Wafer-Scale Computing: Advancements, Challenges, and Future Perspectives [Feature]
Yang Hu,Xinhan Lin,Huizheng Wang,Zhen He,Xingmao Yu,Jiahao Zhang,Qize Yang,Zheng Xu,Sihan Guan,Jiahao Fang,Haoran Shang,Xinru Tang,Xu Dai,Shaojun Wei,Shouyi Yin
DOI: https://doi.org/10.1109/mcas.2024.3349669
IF: 4.04
2024-01-01
IEEE Circuits and Systems Magazine
Abstract:Nowadays, artificial intelligence (AI) technology with large models plays an increasingly important role in both academia and industry. It also brings a rapidly increasing demand for the computing power of the hardware. As the computing demand for AI continues to grow, the growth of hardware computing power has failed to keep up. This has become a significant factor restricting the development of AI. The augmentation of hardware computing power is mainly propelled by the escalation of transistor density and chip area. However, the former is impeded by the termination of the Moore's Law and Dennard scaling, and the latter is significantly restricted by the challenge of disrupting the legacy fabrication equipment and process. In recent years, advanced packaging technologies that have gradually matured are increasingly used to implement bigger chips that integrate multiple chiplets, while still providing interconnections with chip-level density and bandwidth. This technique points out a new path of continuing the increase of computing power while leveraging the current fabrication process without significant disruption. Enabled by this technique, a chip can extend to a size of wafer-scale provisioning orders of magnitude more computing capabilities (several POPS within just one monolithic chip) and die-to-die bandwidth density (over 15 GB/s/mm) than regular chips, and emerges a new Wafer-scale Computing paradigm. Compared to conventional high-performance computing paradigms such as multi-accelerator and datacenter-scale computing, Wafer-scale Computing shows remarkable advantages in communication bandwidth, integration density, and programmability potential.

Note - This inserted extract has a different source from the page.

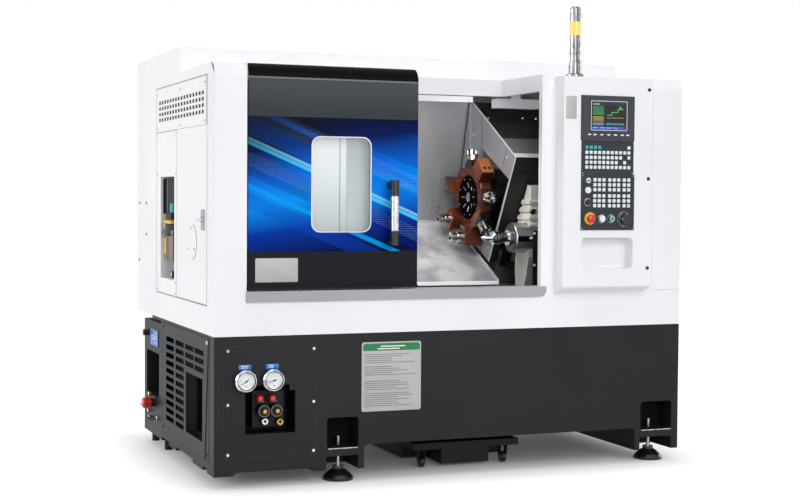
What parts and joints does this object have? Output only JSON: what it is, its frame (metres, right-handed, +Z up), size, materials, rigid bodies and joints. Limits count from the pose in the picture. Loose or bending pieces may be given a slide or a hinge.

Not surprisingly, disruptive Wafer-scale Computing also brings unprecedented design challenges for hardware architecture, design- $\backslash $ system- technology co-optimization, power and cooling systems, and compiler tool chain. At present, there are no comprehensive surveys summarizing the current state and design insights of Wafer-scale Computing. This article aims to take the first step to help academia and industry review existing wafer-scale chips and essential technologies in a one-stop manner. So that people can conveniently grasp the basic knowledge and key points, understand the achievements and shortcomings of existing research, and contribute to this promising research direction.